Hence, in Collector of Internal Revenue vs. A. P. Reyes, L-8685 (January 31, 1957), we declared that the 3-year period prescribed in the above-quoted section 51(d) constitutes "a limitation to the right of the Government to enforce the collection of income taxes by the summary proceedings of distraint and levy, though it could proceed to recover the taxes due by the institution of the corresponding action." In fact, we have repeatedly held: ". . . that taxes may be collected either by distraint, or by judicial action. The period of three years prescribed in said section 51(d) refers to the assessment for the purpose of 'immediate' collection of the tax due, that is to say, the summary proceedings or distraint. The aforementioned provision does not bar assessment at a step preliminary to collection by judicial action" (Alhambra Cigar & Cigarettes Manufacturing Co. vs. Collector of Internal Revenue; Collector of Internal Revenue vs. Alhambra Cigar & Cigarettes Manufacturing Co., G.R. Nos. L-12026 & L-12131, May 29, 1959. See also Collector of Internal Revenue vs. Haygood, 65 Phil. 520; Pastideco vs. Posadas, 68 Phil. 216; Collector of Internal Revenue vs. Avelino, G.R. No. L-9202, November 19, 1956; Collector of Internal Revenue vs. Zulueta G.R. No. L-8840, February 8, 1957; Sambrano vs. Court of Tax Appeals, G.R. No. L-8652, March 30, 1957: Collector of Internal Revenue vs. Aznar, G.R. No. L-10370, January 31, 1958) — after assessment "within five years after the return was filed" (as provided in said section 331) — which action, in the event of a false return, such as that filed by defendants herein, may be filed "at any time within ten (10) years after the discovery of the falsity," which, in the case at bar, took place on January 29, 1956. The deficiency income tax assessment above mentioned and the complaint herein were made and filed within said periods of five (5) and ten (10) years, respectively.

In support of defendant's second contention, it is urged that this case was cognizable, not by the Court of First Instance of Negros Occidental, but by the Court of Tax Appeals. The cases relied upon by appellant (Ledesma vs. Blaquera, L-11343, January 29, 1958; Blaquera vs. Judge Rodriguez, L-11295, March 29, 1958; Blaquera vs. Judge Rodriguez, L-11192, April 16, 1958; Blaquera vs. Judge Rodriguez, L-11456, April 28, 1958) refer, however, to assessments contested by the taxpayer in accordance with the provisions of section 11 of Republic Act No. 1125, which we quote:

Any person, association or corporation adversely affected by a decision or ruling of the Collector of Internal Revenue, the Collector of Customs or any provincial or city Board of Assessment Appeals may file an appeal in the Court of Tax Appeals within thirty days after the receipt of such decision or ruling.
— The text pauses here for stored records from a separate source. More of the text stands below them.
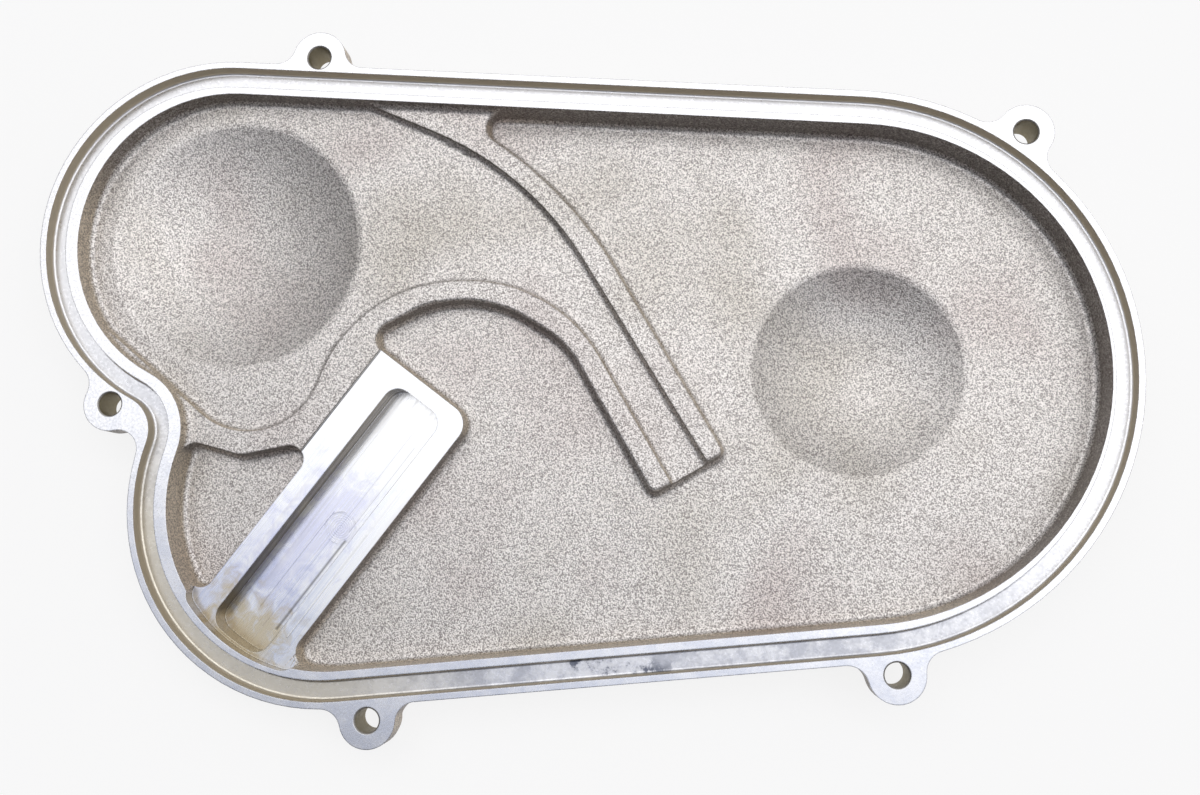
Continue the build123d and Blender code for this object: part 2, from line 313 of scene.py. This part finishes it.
def milledAluminium(name):
    look, own = milledLook, milledFinishes[name]
    material, tree = newMaterial(name)
    place = addNode(tree, "ShaderNodeTexCoord").outputs["Object"]
    across = addNode(tree, "ShaderNodeSeparateXYZ", links={0: place}).outputs
    marks = addNode(tree, "ShaderNodeTexNoise", {"Scale": 1 / (look["mark"] * mm), "Detail": 3.0},
                    {"Vector": place}).outputs["Fac"]
    patch = addNode(tree, "ShaderNodeTexNoise",
                    {"Scale": 1 / (look["patch"] * mm), "Detail": 5.0, "Roughness": 0.7},
                    {"Vector": place}).outputs["Fac"]
    # blots that grow towards the low side, stains of gold at the low left, torn scabs
    blots = addNode(tree, "ShaderNodeMapRange",
                    {"From Min": look["blotFrom"], "From Max": look["blotTo"],
                     "To Min": look["blotLeast"], "To Max": look["blotMost"]}, {"Value": patch})
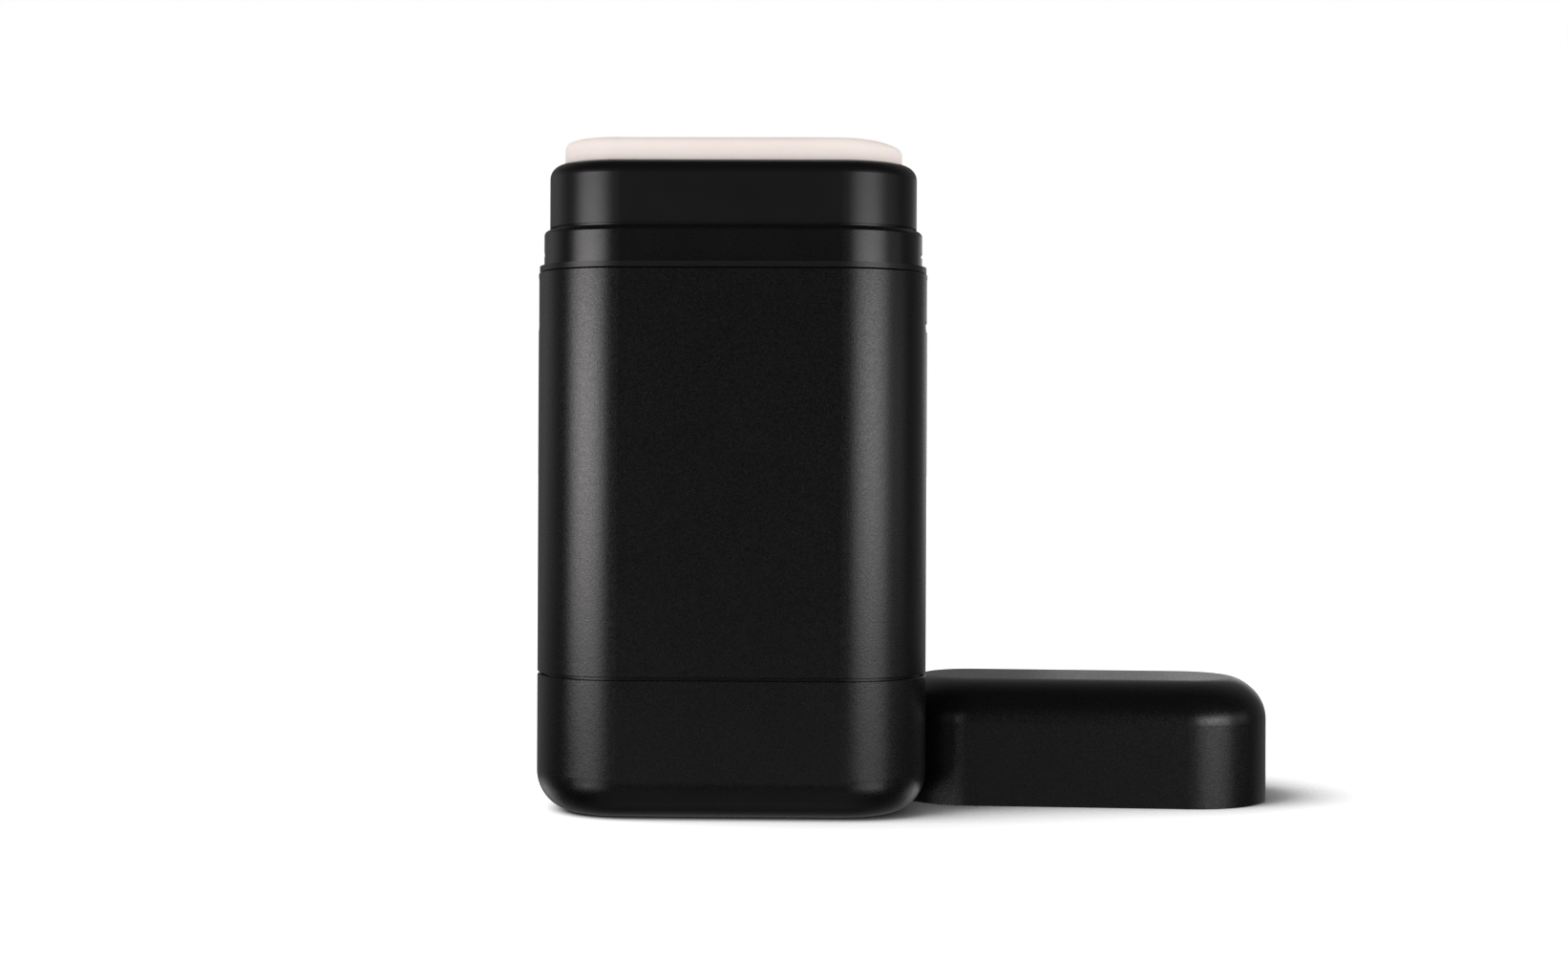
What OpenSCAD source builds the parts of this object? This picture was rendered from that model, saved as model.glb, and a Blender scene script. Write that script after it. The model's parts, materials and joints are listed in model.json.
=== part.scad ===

No appeal taken to the Court of Tax Appeals from the decision of the Collector of Internal Revenue or the Collector of Customs shall suspend the payment, levy, distraint, and/or sale of any property of the taxpayer for the satisfaction of his tax liability as provided by existing law; Provided, however, That when in the opinion of the Court the collection by the Bureau of Internal Revenue or the Commissioner of Customs may jeopardize the interest of the Government and/or the taxpayer the Court at any stage of the proceeding may suspend the said collection and require the taxpayer either to deposit the amount claimed or to file a surety bond for not more than double the amount with the Court.

Defendant herein has not taken the steps required in this provision. As a consequence, the deficiency income tax assessment upon which plaintiff's complaint relies must be considered uncontested and said pleading merely sets forth an ordinary action for the recovery of a sum of money, which, by reason of its amount, is cognizable by courts of first instance, and beyond the jurisdiction of the Court of Tax Appeals. (Ventanilla vs. Board of Tax Appeals, L-7384, December 19, 1955.)

Defendant insists that he had not made any profit in the sale of the parcels of land above referred to, plaintiff having admitted, "for the sake of argument," in the stipulation of facts, that he had constructed and introduced improvements worth P68,000, which is the difference between the purchase price and the sale of said lands. This admission "for the sake of argument" does not amount, however, to the admission of a fact. Moreover, defendant seeks to contest the accuracy of the deficiency income tax assessment in question, which is feasible only in the manner and within the period stated in section 11 of Republic Act No. 1125. Having failed to avail himself of the benefits of this provision, said assessment became final and it is now too late for the defendant to assail it (See Blaquera vs. Rodriguez, supra; Republic vs. Del Rosario, L-10460, March 11, 1959; Republic vs. Uy Haw, L-13809, October 20, 1959; San Juan vs. Vasquez, L-16814, September 19, 1961).

WHEREFORE, the decision appealed from should be, as it is hereby, affirmed, with costs against defendant Ernesto S. Gamboa. It is so ordered.

Bengzon, C.J., Padilla, Bautista Angelo, Labrador, Reyes, J.B.L., Paredes and De Leon, JJ., concur.
Barrera and Dizon, JJ., took no part.